Now I was hoping to get:

$$\lambda \partial^{\nu} A^{\mu}$$

as ultimately I need the EL equations to give me:

\begin{align*} \frac{\partial \mathcal{L}_{\xi}}{\partial A_{\nu}} - \partial_{\mu} \left( \frac{\partial \mathcal{L}_{\xi}}{\partial (\partial_{\mu} A_{\nu})} \right) &=\Box A^{\nu} - \partial^{\nu} ( \partial_{\mu} A^{\mu} ) - \lambda \partial^{\nu}(\partial_{\mu} A^{\mu}) \\ &= \Box A^{\nu} - ( 1 + \lambda ) \partial^{\nu} ( \partial_{\mu} A^{\mu} ) \\ &= 0 \end{align*}

Can anyone show me where i've gone wrong? I didn't stick this in the homework section as it's not homework. I'm just trying to work through the through missing steps from the text i'm reading.

Last edited: Apr 16, 2012
2. Apr 16, 2012

### Irrational

edit... now i'm finished stating the question.

Last edited: Apr 16, 2012
3. Apr 16, 2012

### Bill_K

Irrational, You've got exactly what you need.
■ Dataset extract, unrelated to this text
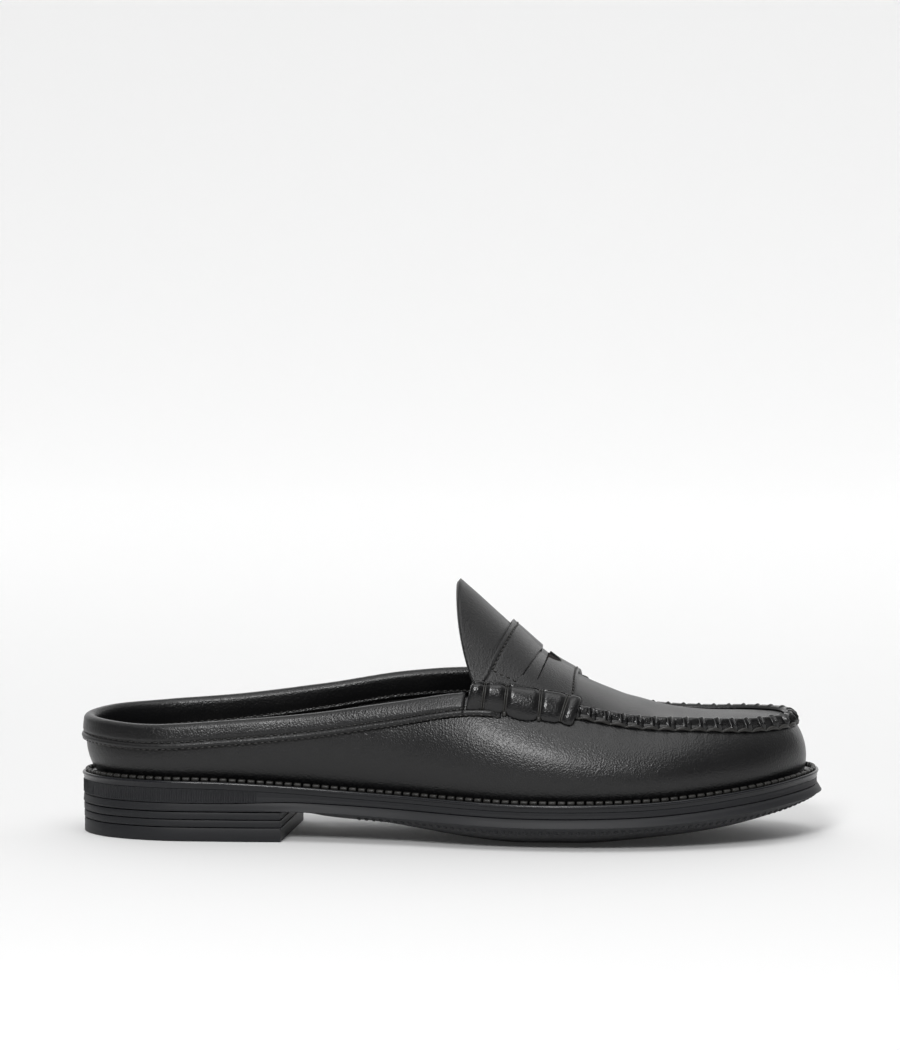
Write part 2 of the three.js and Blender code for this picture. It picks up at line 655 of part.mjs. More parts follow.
// Saddle strap over the instep, with a slot across its middle.
function saddleStrap() {
  const rows = [0, 0.13, 0.27, 0.405, 0.6, 0.73, 0.87, 1];
  const slotRow = 3;
  const columns = 18;
  const slotColumns = 8;
  const crossing = (across, row) => {
    const inner = across > 0;
    const toRidge = 1 - Math.abs(across);
    const arch = 1 - (1 - toRidge) ** plugArch;
    const rear = strapRearEnd + (strapRearRidge - strapRearEnd) * arch;
    const front = strapFrontEnd + (strapFrontRidge - strapFrontEnd) * arch;
    const lean = row === slotRow || row === slotRow + 1 ? slotLean * (1 - toRidge) ** 2 : 0;
    const x = rear + (front - rear) * (rows[row] - lean);
    const place = (share) => (round) => {
      const step = 0.02;
      const rate = plugFace(round, 0).distanceTo(plugFace(round, step)) / step;
      const low = (rollAbove + strapClear) / rate;
      return Math.min(0.999, low + (1 - low) * share);
    };
    const at = place(toRidge);
    const round = roundWhere((r) => plugFace(r, at(r)).x, x, inner);
    return offFace(plugFace, round, at(round), gap + strapRest + strapThickness);
  };
  const grid = rows.map((_, row) =>
    spread(-1, 1, columns).map((across) =>
      across === 0 ? crossing(-1e-9, row).lerp(crossing(1e-9, row), 0.5) : crossing(across, row),
    ),
  );
  const skin = new Skin();
  const middle = columns / 2;
  for (let row = 0; row + 1 < grid.length; row++) {
    for (let column = 0; column < columns; column++) {
      const inSlot = row === slotRow && column >= middle - slotColumns && column < middle + slotColumns;
      if (!inSlot) skin.band(grid[row + 1].slice(column, column + 2), grid[row].slice(column, column + 2));
    }
  }
  return thicken(skin, strapThickness);
}

function insole() {
  const inset = featherInset + upperWall + 0.6;
  const floor = (x) => weltTop(x) + gap;
  return pad([
    soleRing(inset + 1, 0.5, (x) => floor(x) + insoleThickness),
    soleRing(inset + 0.5, 0, (x) => floor(x) + insoleThickness),
    soleRing(inset, 0, (x) => floor(x) + insoleThickness - 0.5),
    soleRing(inset, 0, floor),
    soleRing(inset + 1, 0.5, floor),
  ]);
}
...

Well, up to a minus sign anyway. You've got λ ημν(∂σAσ). So plug this into the Euler-Lagrange equation:
-∂μ(λ ημν(∂σAσ)) = -λ ∂ν(∂σAσ) = -λ ∂ν(∂μAμ)

4. Apr 16, 2012

### Irrational

you have no idea how thick i feel right now. thanks for filling in the gap.